(Problem details): Reproduce exactly the lines from the one containing "mesh.set_sharp_from_angle(angle=SHARP_ANGLE)" down to the one containing "obj.parent = None", including both of those lines, and nothing else.

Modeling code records
==================================================
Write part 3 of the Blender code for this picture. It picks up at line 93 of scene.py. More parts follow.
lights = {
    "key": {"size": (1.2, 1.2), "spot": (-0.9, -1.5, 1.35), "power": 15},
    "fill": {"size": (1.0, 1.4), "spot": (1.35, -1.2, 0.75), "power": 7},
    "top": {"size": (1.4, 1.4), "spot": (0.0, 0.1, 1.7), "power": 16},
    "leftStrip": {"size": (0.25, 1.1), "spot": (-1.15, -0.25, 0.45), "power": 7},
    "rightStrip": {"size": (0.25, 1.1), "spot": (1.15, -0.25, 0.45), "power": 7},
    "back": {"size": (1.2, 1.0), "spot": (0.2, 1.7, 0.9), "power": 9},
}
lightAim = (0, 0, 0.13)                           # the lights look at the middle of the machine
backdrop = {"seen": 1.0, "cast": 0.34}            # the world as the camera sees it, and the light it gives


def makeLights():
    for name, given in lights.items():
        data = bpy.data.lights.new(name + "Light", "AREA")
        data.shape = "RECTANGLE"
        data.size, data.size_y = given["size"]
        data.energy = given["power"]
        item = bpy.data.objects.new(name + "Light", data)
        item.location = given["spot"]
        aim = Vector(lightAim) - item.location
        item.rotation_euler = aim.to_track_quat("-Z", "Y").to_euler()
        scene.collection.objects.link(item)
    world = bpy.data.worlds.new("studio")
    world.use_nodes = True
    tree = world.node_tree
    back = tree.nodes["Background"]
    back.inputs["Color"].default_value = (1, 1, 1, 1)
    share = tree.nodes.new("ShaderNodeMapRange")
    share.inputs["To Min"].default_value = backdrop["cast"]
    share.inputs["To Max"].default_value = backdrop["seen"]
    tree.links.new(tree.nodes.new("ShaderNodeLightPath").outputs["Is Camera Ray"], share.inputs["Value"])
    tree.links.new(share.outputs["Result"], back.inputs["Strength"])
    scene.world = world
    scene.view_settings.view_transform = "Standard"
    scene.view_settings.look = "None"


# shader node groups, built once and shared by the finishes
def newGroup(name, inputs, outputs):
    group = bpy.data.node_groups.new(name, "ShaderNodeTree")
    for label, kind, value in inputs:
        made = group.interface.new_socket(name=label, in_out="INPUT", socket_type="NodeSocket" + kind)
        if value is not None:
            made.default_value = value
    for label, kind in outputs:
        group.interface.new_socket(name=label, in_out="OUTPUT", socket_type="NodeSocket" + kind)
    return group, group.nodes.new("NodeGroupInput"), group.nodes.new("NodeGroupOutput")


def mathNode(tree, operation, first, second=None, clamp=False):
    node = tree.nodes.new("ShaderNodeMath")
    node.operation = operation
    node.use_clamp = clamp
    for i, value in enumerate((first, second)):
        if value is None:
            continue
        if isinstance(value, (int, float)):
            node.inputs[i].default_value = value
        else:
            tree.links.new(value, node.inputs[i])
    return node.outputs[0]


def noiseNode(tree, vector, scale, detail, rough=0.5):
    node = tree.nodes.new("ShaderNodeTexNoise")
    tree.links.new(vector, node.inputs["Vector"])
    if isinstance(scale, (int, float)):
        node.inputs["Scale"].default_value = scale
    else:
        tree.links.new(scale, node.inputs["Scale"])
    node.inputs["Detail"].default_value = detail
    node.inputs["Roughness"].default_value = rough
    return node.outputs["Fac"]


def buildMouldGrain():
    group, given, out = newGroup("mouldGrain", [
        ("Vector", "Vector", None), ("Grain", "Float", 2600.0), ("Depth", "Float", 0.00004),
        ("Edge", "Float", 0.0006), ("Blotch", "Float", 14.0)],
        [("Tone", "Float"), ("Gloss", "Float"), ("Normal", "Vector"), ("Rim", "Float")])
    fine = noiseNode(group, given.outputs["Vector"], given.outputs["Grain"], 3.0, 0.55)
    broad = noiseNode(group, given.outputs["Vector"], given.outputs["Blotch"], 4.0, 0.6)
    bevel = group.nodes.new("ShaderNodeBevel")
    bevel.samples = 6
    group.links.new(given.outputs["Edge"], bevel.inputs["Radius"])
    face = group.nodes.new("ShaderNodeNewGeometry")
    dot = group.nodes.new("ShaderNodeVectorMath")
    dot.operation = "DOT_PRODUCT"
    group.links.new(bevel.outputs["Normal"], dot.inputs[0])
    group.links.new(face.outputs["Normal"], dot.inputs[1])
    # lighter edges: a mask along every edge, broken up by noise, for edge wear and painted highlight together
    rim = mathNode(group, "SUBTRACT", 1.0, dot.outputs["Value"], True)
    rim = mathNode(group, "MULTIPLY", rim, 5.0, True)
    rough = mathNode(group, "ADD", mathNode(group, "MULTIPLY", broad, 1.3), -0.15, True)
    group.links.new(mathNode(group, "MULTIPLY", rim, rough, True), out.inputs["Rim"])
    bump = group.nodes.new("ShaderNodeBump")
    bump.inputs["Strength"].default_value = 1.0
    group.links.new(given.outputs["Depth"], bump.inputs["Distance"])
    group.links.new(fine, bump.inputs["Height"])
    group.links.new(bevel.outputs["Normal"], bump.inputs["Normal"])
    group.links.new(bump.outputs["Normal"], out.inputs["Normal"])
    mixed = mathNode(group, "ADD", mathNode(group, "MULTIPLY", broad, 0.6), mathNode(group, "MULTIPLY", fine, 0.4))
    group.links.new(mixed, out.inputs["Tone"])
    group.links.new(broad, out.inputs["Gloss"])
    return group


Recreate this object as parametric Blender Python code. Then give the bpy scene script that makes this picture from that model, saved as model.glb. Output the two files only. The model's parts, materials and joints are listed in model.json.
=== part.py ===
==================================================
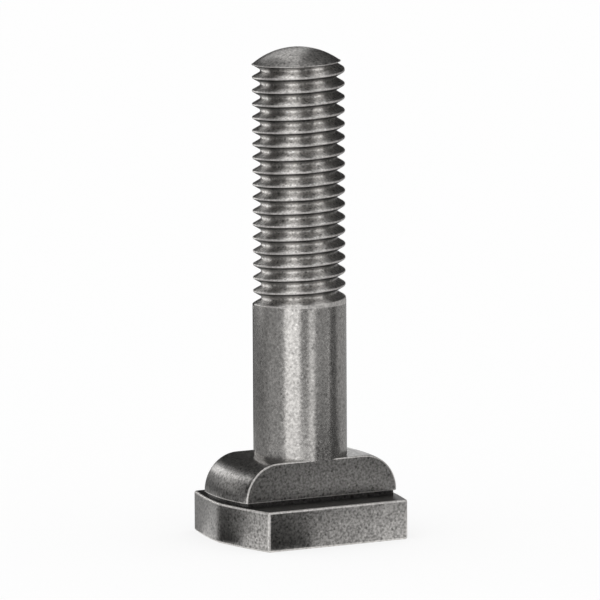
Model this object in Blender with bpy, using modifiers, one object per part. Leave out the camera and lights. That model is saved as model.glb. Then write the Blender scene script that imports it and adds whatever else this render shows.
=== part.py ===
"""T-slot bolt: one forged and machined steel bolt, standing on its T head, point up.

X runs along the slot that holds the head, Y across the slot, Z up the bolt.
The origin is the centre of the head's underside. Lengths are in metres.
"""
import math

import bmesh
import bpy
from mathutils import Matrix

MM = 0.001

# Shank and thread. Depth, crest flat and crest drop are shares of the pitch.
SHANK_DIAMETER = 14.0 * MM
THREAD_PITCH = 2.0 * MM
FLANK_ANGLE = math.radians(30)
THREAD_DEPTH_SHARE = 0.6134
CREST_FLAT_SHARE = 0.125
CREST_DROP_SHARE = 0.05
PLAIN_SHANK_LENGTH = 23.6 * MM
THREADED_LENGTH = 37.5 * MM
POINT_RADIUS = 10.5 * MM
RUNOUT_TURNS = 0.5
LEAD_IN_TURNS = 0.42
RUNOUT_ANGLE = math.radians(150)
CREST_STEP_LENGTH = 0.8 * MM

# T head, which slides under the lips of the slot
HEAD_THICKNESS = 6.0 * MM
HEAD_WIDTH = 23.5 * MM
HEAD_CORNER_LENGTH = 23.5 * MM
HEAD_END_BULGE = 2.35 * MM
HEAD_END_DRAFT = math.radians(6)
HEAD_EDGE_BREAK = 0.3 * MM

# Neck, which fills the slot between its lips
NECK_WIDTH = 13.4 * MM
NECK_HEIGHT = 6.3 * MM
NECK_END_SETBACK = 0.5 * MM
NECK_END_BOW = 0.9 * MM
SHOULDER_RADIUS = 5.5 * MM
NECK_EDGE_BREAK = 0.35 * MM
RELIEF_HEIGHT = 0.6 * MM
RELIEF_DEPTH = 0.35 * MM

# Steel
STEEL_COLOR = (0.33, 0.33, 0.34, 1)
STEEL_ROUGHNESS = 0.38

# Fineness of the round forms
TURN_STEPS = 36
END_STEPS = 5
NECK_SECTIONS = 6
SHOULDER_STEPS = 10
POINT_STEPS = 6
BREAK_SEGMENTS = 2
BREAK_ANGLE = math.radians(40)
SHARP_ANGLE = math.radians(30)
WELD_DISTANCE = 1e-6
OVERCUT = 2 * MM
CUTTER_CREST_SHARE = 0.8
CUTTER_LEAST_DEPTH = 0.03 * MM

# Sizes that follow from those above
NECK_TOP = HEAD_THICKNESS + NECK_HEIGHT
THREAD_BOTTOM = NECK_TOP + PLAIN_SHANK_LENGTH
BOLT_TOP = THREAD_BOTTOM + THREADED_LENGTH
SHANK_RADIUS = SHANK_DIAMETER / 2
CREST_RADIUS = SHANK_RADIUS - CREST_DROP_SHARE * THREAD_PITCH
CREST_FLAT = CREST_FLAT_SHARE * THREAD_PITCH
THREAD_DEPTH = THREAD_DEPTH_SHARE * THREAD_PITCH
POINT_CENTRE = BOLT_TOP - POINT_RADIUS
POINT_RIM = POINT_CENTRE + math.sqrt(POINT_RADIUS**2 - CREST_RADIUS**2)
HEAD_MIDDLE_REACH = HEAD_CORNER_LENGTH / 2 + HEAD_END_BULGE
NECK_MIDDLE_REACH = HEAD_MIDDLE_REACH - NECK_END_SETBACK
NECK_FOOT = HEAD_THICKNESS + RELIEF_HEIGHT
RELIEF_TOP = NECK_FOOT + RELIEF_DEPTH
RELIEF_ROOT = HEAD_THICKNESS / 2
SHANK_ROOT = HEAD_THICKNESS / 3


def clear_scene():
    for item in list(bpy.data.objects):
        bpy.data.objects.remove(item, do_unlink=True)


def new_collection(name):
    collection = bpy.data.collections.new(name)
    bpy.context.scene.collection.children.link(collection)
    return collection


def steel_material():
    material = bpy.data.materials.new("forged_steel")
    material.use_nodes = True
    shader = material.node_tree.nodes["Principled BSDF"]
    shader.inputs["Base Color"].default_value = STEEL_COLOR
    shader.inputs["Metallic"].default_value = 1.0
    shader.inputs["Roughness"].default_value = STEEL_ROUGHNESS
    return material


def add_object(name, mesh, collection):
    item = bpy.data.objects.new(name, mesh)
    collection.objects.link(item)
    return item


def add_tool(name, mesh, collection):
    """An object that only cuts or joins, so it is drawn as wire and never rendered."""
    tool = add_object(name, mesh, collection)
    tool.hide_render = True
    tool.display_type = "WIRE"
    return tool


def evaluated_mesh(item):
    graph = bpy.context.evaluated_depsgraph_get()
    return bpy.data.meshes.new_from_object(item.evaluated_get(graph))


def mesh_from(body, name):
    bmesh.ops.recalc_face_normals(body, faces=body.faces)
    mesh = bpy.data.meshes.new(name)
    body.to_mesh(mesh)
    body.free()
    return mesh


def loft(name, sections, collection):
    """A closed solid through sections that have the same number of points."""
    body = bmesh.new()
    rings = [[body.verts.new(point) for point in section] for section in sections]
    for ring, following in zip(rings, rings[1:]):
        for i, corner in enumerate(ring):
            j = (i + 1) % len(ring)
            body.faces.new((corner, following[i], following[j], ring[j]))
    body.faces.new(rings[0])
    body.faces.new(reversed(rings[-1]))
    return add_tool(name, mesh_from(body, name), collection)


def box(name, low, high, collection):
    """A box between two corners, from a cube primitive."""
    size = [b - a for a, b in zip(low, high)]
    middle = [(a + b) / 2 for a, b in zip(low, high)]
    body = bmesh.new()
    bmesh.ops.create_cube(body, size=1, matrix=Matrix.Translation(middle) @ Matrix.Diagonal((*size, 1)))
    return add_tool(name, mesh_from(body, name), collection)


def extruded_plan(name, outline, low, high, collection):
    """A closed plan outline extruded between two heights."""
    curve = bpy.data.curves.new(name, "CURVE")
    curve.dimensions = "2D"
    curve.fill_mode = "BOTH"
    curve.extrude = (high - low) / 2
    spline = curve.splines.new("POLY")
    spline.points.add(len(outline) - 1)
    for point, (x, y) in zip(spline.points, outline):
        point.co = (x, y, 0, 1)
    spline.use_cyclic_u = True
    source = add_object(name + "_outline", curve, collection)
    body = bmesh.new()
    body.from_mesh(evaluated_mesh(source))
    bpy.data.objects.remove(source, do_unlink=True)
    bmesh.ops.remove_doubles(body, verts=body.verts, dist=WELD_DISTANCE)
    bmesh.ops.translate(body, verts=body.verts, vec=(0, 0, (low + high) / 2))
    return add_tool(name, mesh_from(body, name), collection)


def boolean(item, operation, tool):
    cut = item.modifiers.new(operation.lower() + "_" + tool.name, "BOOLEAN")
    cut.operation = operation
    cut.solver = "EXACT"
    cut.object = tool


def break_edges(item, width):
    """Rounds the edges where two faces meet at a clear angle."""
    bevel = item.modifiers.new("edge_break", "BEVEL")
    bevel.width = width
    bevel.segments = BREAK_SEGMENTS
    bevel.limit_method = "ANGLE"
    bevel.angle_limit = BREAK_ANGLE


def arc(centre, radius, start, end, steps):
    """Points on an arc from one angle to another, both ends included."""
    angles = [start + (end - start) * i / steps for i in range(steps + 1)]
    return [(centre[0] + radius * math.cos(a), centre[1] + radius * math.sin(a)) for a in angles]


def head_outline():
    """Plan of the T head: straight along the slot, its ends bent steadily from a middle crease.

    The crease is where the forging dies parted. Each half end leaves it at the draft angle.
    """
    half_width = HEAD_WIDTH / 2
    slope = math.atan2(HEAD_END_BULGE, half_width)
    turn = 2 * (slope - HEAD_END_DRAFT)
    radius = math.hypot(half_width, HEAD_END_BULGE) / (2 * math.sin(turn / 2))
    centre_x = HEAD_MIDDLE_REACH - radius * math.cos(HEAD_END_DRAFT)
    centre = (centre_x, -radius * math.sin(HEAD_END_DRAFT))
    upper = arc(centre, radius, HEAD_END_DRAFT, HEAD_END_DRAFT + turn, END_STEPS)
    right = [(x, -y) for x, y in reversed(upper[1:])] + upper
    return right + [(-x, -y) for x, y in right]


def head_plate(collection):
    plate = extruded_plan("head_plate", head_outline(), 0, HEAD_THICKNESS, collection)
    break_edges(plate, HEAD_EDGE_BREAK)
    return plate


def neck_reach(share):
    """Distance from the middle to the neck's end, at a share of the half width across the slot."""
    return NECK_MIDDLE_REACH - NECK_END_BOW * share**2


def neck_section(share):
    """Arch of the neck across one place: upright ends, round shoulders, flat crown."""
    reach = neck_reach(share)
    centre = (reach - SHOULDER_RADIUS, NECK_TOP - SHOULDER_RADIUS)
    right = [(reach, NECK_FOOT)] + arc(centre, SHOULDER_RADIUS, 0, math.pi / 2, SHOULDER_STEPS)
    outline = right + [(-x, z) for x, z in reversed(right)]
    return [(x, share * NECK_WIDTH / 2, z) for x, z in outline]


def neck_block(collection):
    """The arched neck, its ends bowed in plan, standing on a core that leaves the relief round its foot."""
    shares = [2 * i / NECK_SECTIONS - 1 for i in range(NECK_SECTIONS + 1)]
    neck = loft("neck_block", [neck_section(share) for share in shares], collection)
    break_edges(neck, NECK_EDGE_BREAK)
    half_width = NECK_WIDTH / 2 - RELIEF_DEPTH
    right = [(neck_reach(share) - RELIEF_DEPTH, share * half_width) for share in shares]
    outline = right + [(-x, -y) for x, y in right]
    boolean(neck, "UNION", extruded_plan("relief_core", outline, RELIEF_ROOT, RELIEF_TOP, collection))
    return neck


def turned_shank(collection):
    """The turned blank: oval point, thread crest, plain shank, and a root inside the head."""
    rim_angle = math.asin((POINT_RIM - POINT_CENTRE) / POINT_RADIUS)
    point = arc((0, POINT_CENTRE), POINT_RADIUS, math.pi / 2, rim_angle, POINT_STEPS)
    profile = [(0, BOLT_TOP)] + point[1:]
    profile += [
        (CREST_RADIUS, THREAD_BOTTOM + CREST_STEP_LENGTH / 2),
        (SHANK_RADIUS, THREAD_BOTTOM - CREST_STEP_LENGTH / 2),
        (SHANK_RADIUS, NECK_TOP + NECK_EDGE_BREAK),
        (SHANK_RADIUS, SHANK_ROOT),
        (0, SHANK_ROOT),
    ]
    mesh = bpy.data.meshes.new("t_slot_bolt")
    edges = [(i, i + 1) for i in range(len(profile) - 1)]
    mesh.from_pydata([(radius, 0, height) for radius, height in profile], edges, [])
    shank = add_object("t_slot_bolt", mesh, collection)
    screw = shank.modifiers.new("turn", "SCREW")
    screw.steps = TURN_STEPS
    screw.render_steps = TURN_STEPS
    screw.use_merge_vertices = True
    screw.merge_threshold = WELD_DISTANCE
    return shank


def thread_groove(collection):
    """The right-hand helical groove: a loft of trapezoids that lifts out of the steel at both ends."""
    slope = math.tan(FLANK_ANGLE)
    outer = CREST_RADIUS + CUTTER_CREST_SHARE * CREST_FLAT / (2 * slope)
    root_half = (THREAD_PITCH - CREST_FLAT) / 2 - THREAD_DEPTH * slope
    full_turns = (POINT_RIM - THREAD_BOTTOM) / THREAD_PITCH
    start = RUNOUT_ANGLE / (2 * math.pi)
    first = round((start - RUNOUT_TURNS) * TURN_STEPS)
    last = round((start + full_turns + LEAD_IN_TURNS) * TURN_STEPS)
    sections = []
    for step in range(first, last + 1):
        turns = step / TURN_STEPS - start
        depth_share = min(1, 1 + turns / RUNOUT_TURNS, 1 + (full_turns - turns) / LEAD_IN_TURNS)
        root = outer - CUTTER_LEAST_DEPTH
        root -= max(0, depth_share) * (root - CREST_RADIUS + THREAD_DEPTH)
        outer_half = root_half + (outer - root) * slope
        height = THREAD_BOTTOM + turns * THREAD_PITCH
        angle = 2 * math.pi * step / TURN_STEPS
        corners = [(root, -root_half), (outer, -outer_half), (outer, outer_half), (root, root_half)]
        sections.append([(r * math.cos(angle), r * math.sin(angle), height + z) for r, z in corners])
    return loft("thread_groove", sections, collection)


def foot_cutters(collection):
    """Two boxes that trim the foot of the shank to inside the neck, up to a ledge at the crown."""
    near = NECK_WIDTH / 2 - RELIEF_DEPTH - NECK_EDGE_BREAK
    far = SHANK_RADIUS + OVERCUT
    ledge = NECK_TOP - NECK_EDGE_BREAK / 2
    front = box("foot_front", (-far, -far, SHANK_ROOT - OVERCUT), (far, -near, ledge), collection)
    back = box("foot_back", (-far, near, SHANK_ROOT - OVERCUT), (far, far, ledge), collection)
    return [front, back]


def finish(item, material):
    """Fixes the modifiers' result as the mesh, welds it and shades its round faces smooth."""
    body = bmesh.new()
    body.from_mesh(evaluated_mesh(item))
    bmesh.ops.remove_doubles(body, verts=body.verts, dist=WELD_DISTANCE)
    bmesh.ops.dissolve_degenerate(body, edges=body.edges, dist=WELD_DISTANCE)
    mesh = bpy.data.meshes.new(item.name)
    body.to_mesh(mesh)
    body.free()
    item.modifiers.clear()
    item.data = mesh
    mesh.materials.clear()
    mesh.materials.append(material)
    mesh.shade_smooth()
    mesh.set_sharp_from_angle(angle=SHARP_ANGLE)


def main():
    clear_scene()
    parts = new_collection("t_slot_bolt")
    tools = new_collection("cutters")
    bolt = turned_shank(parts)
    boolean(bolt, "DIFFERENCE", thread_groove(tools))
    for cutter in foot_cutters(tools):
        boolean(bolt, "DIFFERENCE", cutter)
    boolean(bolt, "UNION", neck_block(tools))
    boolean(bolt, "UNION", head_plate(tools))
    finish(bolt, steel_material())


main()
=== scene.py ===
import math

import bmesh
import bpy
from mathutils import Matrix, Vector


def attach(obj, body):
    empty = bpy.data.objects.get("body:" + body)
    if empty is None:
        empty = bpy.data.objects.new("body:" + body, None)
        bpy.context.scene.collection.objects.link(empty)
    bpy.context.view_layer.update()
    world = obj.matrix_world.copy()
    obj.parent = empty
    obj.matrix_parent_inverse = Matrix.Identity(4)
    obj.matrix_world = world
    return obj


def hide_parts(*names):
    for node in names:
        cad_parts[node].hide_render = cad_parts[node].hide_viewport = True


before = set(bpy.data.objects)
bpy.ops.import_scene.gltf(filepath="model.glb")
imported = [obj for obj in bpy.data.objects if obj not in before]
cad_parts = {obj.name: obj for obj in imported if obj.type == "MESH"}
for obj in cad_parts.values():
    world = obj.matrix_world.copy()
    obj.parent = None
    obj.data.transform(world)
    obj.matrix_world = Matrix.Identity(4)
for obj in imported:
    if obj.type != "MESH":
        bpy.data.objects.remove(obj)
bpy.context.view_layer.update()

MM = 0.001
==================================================
(Answer for this exercise):
    mesh.set_sharp_from_angle(angle=SHARP_ANGLE)


def main():
    clear_scene()
    parts = new_collection("t_slot_bolt")
    tools = new_collection("cutters")
    bolt = turned_shank(parts)
    boolean(bolt, "DIFFERENCE", thread_groove(tools))
    for cutter in foot_cutters(tools):
        boolean(bolt, "DIFFERENCE", cutter)
    boolean(bolt, "UNION", neck_block(tools))
    boolean(bolt, "UNION", head_plate(tools))
    finish(bolt, steel_material())


main()
=== scene.py ===
import math

import bmesh
import bpy
from mathutils import Matrix, Vector


def attach(obj, body):
    empty = bpy.data.objects.get("body:" + body)
    if empty is None:
        empty = bpy.data.objects.new("body:" + body, None)
        bpy.context.scene.collection.objects.link(empty)
    bpy.context.view_layer.update()
    world = obj.matrix_world.copy()
    obj.parent = empty
    obj.matrix_parent_inverse = Matrix.Identity(4)
    obj.matrix_world = world
    return obj


def hide_parts(*names):
    for node in names:
        cad_parts[node].hide_render = cad_parts[node].hide_viewport = True


before = set(bpy.data.objects)
bpy.ops.import_scene.gltf(filepath="model.glb")
imported = [obj for obj in bpy.data.objects if obj not in before]
cad_parts = {obj.name: obj for obj in imported if obj.type == "MESH"}
for obj in cad_parts.values():
    world = obj.matrix_world.copy()
    obj.parent = None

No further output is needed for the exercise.